Materials and methods: All patients presenting to LAC+USC Medical Center (01/2008-05/2015) after a fall in the bathroom (ICD-9 code E884.6) were included. Demographics, injury data, investigations, procedures, and outcomes were collected.
Results: Fifty-seven patients were included, with mean age 45 y (range 0-92). All ages were affected, with ages 41-60 y at highest risk. Common comorbidities included cardiovascular disease (n = 23, 40%), neuromuscular disorders (n = 13, 23%), and diabetes (n = 9, 16%). Ten patients (18%) were intoxicated. Home medications included antihypertensives (n = 18, 32%), antipsychotics (n = 9, 16%), and anticoagulants (n = 8, 14%). Common investigations included X-rays (n = 41, 72%) and CT scans of the head (n = 20, 35%). The most frequent injuries were contusion/laceration (n = 45, 79%), fracture (n = 12, 21%), and traumatic brain injury (n = 7, 12%). Most patients did not require hospital admission (n = 46, 81%), although 4 (7%) needed intensive care unit care and operative intervention (ORIF [n = 2, 4%] or craniectomy [n = 2, 4%]). Mortality was low (n = 1, 2%). Most patients were discharged home (n = 40, 70%).

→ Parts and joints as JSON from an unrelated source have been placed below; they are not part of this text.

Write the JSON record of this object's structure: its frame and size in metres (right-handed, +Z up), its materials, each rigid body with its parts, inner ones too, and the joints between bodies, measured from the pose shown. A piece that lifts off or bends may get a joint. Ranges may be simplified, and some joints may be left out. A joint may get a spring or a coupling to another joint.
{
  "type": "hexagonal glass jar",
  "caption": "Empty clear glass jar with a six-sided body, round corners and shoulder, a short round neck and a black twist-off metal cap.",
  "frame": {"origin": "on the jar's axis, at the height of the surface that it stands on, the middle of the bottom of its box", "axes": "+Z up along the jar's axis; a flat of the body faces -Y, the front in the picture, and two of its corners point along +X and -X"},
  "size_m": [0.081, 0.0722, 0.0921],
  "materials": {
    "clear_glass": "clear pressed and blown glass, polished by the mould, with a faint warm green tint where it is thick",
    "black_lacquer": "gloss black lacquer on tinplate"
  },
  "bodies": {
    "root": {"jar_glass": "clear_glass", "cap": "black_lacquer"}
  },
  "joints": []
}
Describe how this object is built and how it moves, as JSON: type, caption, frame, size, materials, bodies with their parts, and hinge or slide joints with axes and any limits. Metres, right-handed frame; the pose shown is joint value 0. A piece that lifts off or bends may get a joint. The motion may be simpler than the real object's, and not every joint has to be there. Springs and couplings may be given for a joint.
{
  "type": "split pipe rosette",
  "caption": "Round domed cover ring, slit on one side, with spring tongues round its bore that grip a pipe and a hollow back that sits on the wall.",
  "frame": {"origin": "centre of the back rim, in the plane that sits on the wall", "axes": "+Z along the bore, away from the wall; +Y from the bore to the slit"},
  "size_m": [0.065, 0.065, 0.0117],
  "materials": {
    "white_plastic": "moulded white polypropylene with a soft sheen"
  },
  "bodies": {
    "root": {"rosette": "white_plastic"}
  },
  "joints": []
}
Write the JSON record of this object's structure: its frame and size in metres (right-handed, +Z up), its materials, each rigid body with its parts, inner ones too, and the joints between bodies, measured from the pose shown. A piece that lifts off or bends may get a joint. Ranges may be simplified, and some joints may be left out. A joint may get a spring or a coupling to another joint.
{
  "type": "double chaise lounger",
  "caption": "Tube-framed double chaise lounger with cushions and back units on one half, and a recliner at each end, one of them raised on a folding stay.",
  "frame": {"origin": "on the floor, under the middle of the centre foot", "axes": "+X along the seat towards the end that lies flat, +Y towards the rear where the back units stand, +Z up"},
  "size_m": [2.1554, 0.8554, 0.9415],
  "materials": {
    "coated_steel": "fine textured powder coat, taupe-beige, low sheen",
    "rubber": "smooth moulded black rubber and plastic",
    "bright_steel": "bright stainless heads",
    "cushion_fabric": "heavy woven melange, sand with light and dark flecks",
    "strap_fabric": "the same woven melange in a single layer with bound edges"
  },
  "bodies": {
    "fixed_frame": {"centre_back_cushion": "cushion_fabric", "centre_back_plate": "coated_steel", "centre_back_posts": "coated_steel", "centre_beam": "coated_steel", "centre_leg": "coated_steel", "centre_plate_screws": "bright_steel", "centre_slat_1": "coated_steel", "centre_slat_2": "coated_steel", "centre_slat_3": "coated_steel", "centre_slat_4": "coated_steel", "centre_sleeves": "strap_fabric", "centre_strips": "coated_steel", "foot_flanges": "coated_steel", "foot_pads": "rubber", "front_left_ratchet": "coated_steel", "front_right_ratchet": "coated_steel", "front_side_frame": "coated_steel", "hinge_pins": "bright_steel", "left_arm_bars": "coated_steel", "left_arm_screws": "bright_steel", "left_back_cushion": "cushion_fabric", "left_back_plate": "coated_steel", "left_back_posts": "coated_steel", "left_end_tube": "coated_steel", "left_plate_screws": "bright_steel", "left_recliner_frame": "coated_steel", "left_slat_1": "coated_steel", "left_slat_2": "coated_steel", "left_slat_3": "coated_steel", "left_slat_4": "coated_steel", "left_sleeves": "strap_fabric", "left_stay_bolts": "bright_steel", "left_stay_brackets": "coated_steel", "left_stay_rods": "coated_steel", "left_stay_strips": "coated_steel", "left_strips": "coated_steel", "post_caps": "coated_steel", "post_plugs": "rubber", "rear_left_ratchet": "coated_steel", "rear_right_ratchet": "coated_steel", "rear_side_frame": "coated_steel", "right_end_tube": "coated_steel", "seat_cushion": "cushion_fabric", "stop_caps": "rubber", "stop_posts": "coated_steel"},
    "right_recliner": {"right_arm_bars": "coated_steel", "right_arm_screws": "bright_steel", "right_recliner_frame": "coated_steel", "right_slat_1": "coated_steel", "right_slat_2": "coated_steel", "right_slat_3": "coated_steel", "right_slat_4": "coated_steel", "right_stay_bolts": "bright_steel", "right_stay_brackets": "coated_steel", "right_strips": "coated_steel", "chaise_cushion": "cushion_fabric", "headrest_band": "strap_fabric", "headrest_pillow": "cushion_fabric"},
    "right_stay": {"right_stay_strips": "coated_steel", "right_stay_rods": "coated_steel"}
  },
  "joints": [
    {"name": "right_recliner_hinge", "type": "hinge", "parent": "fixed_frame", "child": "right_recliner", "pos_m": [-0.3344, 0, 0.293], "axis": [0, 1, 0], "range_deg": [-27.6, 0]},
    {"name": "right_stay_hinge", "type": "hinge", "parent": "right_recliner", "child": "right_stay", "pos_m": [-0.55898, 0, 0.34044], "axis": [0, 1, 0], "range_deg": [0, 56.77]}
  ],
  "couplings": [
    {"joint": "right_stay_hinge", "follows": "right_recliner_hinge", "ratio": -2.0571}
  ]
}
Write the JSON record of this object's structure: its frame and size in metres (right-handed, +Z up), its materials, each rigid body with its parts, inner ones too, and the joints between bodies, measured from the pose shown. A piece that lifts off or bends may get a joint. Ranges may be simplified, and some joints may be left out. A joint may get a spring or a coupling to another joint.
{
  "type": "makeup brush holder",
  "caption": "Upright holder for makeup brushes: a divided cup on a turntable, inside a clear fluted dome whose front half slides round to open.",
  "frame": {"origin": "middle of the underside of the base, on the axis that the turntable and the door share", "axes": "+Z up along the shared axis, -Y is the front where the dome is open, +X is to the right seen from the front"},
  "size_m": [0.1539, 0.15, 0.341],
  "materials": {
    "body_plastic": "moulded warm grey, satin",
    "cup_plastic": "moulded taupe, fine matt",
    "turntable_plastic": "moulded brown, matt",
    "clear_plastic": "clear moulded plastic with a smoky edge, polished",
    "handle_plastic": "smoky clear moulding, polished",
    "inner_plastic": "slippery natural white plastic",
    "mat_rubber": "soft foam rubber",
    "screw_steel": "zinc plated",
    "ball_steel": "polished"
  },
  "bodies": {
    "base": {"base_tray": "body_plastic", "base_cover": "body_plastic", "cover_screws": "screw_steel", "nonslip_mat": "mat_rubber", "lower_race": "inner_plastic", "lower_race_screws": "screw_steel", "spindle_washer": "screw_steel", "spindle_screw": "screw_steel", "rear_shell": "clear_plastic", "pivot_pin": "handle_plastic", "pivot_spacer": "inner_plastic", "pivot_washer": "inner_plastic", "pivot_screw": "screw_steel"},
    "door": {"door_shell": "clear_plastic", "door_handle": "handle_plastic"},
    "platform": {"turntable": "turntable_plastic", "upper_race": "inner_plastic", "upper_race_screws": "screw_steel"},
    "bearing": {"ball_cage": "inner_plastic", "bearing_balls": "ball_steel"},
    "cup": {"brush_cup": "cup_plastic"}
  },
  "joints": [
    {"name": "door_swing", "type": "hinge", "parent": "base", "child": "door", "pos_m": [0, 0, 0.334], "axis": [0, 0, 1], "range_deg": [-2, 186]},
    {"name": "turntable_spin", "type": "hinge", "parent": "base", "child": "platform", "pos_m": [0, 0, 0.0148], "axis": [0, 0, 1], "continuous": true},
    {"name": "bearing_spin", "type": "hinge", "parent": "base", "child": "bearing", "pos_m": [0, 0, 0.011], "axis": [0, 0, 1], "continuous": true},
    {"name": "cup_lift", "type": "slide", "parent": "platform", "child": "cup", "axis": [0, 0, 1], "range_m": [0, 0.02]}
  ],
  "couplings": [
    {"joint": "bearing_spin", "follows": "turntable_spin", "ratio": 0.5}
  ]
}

Conclusions: All ages, especially 41-60 y, are susceptible to falls in the bathroom. Despite the potential for serious injury, most do not require hospital admission. Risk factors include drugs/alcohol, cardiovascular disease, neuromuscular disorders, and diabetes. Efforts to minimize fall risk should be directed toward these individuals.
Keywords: Accidental falls; Bathroom falls; Elderly; Ground-level falls; Trauma.